O capitão Frutuoso Barbosa ficou tão cortado, e receoso deste sucesso, que se levantou com toda a armada, e foi surgir na boca da barra, por se não ter por seguro dentro, esperando a gente que ia por terra, e estando para dar à vela por ver que tardava, chegou o licenciado Simão Rodrigues com duzentos homens de pé, e de cavalo, e muito gentio, o qual no caminho da várzea da Paraíba teve um bom recontro com os Potiguares, que avisados da sua vinda o foram esperar, e meteram em revolta e pressa, se o nosso gentio ajudado da gente branca lhe não tivera aquele primeiro encontro; porque os Potiguares animados da vitória passada se metiam tanto, que vinham a braços com os nossos, mas enfim ficaram vencidos, e desbaratados, e assim chegaram os nossos à barra do rio da banda do norte com esta vitória, com que consolaram os da armada, e animados uns com outros trataram, em oito dias, que ali estiveram, os meios de se fortificarem da banda do norte, porque pareceu impossível da banda do sul, no Cabedelo, por ser mau o sítio, e não ter água, o que não fizeram de uma parte nem de outra, antes fugiram à maior pressa, por verem da banda dalém muito gentio, pelo que mandando dali o galeão com aviso à Sua Majestade do que passava, desesperado já Frutuoso Barbosa de tudo se veio lograr um novo casamento, que à sombra da governação de caminho em Pernambuco havia feito para restauro da mulher e filho, que havia perdido; e assim ficou tudo como dantes, os inimigos mais soberbos, e as capitanias vizinhas a risco de se despovoarem, só os detinham as esperanças, que tinham de serem socorridos da Bahia, onde haviam mandado por procurador um Antônio Raposo ao governador Manuel Teles Barreto com grandes protestos de encampação; o qual fez sobre isto junta, e conselho em sua casa, em que se acharam com ele o bispo d.
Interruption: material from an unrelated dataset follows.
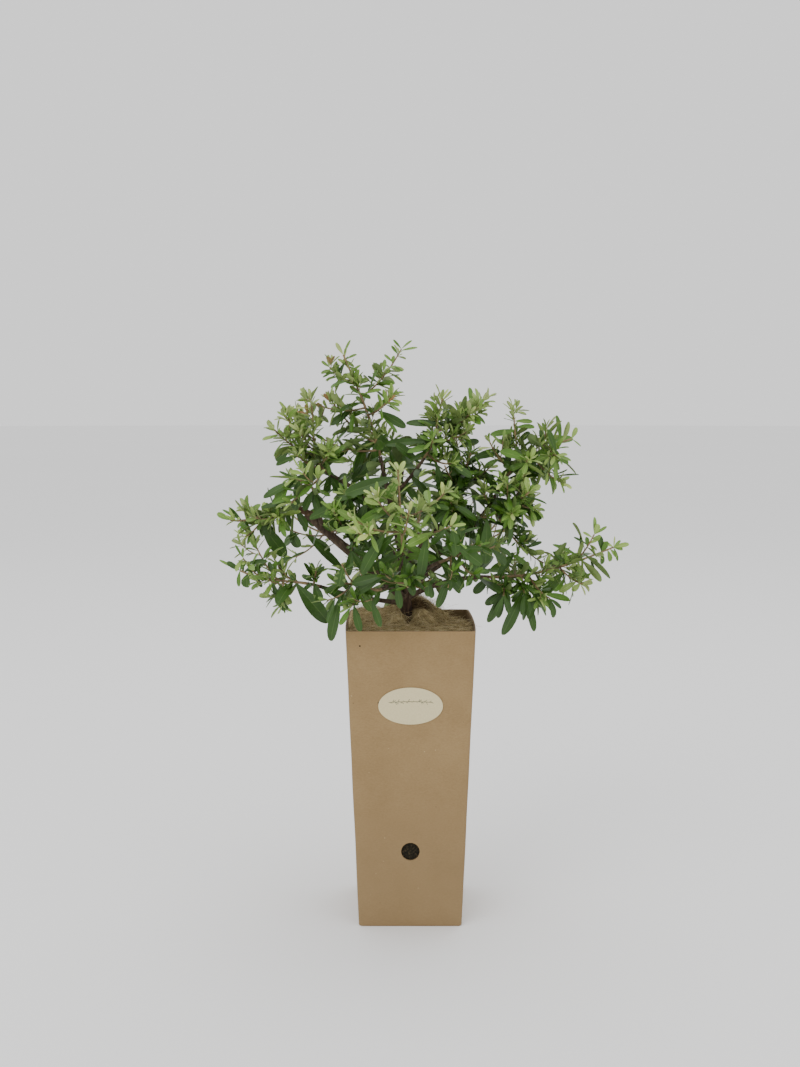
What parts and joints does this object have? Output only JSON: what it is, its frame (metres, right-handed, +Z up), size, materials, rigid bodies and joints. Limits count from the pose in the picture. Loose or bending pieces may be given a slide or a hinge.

Antônio Barreiros, o general da Armada Castelhana Diogo Flores Valdez, o ouvidor-geral Martim Leitão, e os mais que na matéria podiam ter voto, e se assentou que fosse o general Diogo Flores, e em sua companhia o licenciado Martim Leitão, com todos os poderes bastantes para efeito da povoação da Paraíba, e por provedor da Fazenda, e mantimentos da armada, Martim Carvalho, cidadão da Bahia, os quais todos aceitaram com muito ânimo e gosto, particularmente Diogo Flores, por ver, já que o jogo lhe sucedeu tão mal no estreito, se ao menos podia levar este vinte de caminho.